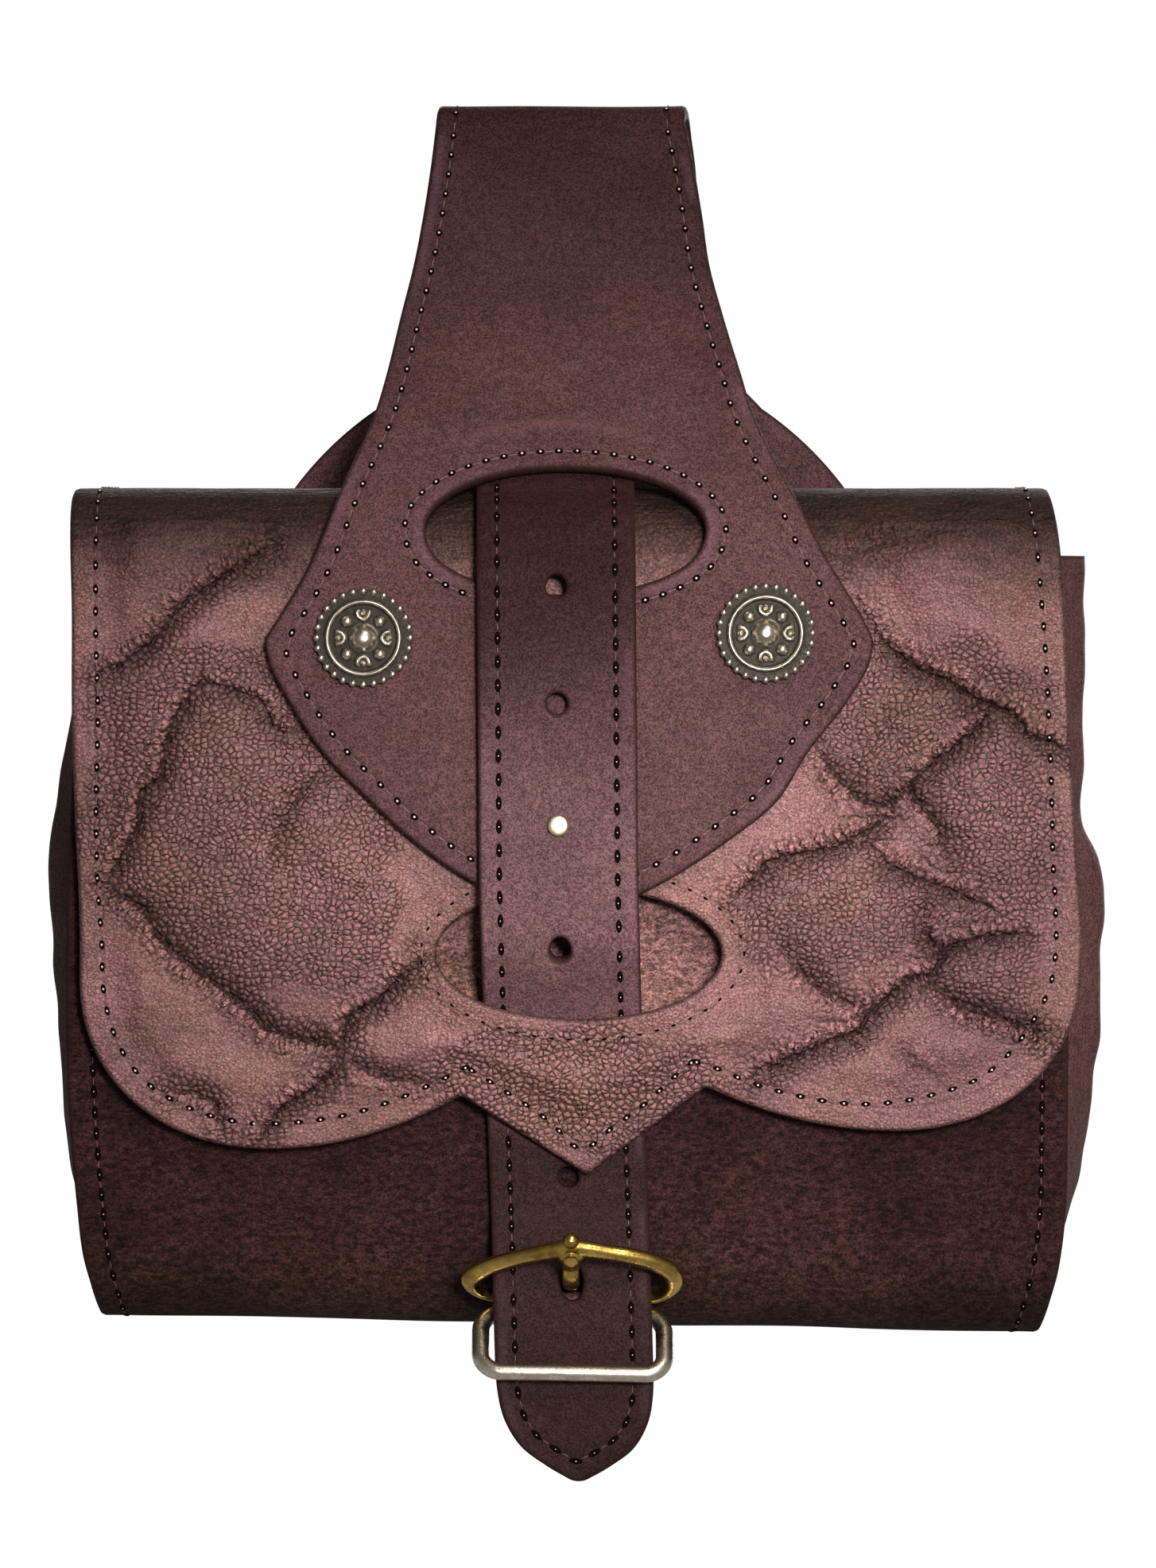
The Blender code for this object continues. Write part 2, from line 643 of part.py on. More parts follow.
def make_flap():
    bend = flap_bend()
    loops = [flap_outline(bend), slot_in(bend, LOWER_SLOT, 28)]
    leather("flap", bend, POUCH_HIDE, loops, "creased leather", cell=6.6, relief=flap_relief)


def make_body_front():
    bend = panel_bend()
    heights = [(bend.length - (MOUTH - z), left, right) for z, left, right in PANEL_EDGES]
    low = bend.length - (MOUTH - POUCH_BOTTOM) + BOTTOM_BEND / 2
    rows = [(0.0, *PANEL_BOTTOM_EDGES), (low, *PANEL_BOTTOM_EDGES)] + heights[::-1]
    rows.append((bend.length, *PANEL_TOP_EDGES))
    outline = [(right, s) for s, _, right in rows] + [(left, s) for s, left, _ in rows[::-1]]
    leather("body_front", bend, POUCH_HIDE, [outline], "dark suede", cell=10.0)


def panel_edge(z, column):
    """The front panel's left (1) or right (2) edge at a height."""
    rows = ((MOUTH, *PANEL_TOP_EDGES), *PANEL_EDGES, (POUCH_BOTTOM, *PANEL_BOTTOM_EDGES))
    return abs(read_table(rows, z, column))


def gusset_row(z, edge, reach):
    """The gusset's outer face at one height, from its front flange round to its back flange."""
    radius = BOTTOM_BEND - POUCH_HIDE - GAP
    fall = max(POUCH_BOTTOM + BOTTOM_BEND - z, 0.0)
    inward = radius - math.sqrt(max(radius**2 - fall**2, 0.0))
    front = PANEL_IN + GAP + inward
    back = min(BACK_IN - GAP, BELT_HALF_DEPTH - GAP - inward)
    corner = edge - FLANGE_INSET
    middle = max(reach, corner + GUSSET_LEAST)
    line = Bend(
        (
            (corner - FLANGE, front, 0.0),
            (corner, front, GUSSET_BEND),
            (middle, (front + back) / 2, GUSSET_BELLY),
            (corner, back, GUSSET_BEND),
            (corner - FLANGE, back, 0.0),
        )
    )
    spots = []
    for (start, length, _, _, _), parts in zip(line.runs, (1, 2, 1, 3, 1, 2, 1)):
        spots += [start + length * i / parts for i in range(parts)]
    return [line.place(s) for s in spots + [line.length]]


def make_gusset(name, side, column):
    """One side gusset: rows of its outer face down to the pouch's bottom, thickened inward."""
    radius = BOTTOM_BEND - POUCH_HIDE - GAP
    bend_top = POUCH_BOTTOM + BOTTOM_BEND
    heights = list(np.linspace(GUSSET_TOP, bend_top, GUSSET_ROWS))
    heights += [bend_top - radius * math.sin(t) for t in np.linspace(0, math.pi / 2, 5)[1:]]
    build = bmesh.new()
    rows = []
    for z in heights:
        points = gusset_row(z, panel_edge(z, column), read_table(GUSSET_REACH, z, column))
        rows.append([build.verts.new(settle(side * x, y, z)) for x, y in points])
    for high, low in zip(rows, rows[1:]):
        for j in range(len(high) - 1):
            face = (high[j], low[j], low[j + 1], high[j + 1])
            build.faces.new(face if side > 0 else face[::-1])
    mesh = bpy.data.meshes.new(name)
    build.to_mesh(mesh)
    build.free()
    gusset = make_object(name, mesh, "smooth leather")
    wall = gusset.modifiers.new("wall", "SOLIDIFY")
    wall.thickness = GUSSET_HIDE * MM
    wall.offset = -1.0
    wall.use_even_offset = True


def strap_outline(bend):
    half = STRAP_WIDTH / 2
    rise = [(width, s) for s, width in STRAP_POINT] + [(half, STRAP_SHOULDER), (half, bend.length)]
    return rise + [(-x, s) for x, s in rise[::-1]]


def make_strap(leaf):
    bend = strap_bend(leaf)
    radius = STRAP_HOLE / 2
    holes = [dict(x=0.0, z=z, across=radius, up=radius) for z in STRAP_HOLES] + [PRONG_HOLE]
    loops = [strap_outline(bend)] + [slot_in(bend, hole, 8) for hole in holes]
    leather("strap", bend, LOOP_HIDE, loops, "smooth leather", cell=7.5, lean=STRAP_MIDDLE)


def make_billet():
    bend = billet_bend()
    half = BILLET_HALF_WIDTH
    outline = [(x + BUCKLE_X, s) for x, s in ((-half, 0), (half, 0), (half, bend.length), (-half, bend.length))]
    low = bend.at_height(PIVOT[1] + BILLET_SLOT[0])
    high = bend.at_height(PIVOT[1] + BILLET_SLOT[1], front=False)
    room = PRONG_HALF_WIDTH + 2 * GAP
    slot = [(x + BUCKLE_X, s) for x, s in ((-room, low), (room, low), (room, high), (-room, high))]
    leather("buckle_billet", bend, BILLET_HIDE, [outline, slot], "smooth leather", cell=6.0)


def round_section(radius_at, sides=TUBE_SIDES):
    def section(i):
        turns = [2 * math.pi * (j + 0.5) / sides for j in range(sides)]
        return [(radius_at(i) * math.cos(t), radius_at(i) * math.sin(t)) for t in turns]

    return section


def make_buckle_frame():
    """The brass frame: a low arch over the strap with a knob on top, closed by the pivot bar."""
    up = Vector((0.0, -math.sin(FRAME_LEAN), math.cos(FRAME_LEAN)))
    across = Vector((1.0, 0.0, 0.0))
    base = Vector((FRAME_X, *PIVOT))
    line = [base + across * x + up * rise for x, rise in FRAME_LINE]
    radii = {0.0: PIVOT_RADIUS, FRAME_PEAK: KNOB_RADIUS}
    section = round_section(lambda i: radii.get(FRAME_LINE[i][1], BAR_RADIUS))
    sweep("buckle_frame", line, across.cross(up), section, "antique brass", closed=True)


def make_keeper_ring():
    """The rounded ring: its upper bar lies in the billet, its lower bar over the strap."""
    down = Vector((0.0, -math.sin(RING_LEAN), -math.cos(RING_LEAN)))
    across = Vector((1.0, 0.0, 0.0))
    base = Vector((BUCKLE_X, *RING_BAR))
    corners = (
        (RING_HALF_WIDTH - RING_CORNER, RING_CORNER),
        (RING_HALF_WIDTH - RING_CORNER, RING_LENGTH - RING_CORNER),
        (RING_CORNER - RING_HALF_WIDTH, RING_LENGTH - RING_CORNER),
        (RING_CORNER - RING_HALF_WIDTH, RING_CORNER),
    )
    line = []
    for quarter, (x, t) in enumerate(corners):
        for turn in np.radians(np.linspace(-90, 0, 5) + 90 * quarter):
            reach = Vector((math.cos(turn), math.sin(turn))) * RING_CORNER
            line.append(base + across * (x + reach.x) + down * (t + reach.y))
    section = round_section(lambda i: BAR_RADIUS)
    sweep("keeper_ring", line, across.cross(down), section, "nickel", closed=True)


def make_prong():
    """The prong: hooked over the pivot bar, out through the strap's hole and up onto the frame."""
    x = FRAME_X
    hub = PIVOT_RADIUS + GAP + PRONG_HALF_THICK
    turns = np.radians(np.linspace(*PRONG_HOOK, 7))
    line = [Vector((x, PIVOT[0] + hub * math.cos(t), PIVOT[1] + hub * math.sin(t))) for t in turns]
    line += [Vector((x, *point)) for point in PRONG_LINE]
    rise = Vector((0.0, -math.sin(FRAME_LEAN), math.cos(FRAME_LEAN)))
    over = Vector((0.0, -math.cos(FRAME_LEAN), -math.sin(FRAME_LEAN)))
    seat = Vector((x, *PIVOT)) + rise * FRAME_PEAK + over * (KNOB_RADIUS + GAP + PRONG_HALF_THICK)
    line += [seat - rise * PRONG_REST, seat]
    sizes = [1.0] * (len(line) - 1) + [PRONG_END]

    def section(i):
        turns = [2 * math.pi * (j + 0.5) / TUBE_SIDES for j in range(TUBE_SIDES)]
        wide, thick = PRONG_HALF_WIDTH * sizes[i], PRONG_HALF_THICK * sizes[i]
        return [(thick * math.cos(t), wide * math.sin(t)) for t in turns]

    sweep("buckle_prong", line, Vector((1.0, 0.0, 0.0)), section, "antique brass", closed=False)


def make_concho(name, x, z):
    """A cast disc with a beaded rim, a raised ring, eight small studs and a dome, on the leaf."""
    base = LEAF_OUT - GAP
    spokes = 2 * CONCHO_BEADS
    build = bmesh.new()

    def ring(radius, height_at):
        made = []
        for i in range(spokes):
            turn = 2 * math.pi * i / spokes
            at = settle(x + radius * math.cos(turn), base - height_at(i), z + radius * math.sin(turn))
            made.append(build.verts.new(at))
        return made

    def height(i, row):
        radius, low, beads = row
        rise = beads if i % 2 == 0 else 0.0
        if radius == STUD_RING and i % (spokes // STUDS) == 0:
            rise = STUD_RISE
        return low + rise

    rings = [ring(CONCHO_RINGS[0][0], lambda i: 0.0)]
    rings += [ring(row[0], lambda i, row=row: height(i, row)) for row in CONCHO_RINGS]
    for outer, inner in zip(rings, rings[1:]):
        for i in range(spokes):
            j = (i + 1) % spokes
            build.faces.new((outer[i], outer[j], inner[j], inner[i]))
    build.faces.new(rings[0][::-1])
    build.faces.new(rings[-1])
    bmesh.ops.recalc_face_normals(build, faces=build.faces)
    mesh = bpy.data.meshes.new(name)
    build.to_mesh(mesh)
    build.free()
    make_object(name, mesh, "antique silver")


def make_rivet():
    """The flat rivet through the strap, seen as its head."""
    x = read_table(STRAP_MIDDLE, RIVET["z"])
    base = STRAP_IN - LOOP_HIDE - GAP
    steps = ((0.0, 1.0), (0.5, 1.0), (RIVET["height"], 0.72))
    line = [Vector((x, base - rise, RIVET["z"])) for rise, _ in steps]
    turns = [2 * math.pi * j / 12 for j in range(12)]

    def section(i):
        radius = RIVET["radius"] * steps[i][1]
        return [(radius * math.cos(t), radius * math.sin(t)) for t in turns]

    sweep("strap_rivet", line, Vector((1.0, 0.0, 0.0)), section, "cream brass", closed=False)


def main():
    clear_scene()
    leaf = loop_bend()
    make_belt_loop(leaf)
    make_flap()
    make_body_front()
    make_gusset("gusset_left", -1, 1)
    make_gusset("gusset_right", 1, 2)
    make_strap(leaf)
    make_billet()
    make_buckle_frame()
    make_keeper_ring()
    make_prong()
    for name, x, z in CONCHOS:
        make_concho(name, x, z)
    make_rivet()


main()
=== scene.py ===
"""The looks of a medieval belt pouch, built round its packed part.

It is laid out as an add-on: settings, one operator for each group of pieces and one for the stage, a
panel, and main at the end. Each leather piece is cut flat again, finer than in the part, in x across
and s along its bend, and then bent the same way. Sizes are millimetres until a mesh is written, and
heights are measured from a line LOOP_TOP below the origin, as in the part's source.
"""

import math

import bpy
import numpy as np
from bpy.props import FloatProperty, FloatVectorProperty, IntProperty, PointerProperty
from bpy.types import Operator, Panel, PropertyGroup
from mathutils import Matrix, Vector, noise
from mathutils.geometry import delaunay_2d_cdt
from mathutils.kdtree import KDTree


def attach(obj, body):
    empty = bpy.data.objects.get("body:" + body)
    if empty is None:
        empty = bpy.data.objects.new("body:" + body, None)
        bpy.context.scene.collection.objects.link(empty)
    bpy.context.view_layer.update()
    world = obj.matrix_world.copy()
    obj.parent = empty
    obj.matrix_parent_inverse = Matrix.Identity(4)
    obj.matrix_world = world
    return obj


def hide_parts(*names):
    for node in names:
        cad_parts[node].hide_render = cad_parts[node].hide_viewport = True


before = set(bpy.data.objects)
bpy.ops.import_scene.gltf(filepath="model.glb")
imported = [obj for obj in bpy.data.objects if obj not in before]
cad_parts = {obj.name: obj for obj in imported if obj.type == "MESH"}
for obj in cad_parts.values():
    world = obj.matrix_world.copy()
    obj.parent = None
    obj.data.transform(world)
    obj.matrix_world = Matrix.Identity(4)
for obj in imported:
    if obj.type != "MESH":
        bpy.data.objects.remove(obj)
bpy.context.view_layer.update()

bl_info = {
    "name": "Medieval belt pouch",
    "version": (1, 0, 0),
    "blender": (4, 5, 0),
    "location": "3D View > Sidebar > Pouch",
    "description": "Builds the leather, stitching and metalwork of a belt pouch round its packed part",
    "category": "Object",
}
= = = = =
> _YOUR TASK_
Starting at the line that contains "return [(radius *" and ending at the line that contains "its packed part.", repeat each line exactly, both ends included, and nothing else.

> _FINAL ANSWER_
        return [(radius * math.cos(t), radius * math.sin(t)) for t in turns]

    sweep("strap_rivet", line, Vector((1.0, 0.0, 0.0)), section, "cream brass", closed=False)


def main():
    clear_scene()
    leaf = loop_bend()
    make_belt_loop(leaf)
    make_flap()
    make_body_front()
    make_gusset("gusset_left", -1, 1)
    make_gusset("gusset_right", 1, 2)
    make_strap(leaf)
    make_billet()
    make_buckle_frame()
    make_keeper_ring()
    make_prong()
    for name, x, z in CONCHOS:
        make_concho(name, x, z)
    make_rivet()


main()
=== scene.py ===
"""The looks of a medieval belt pouch, built round its packed part.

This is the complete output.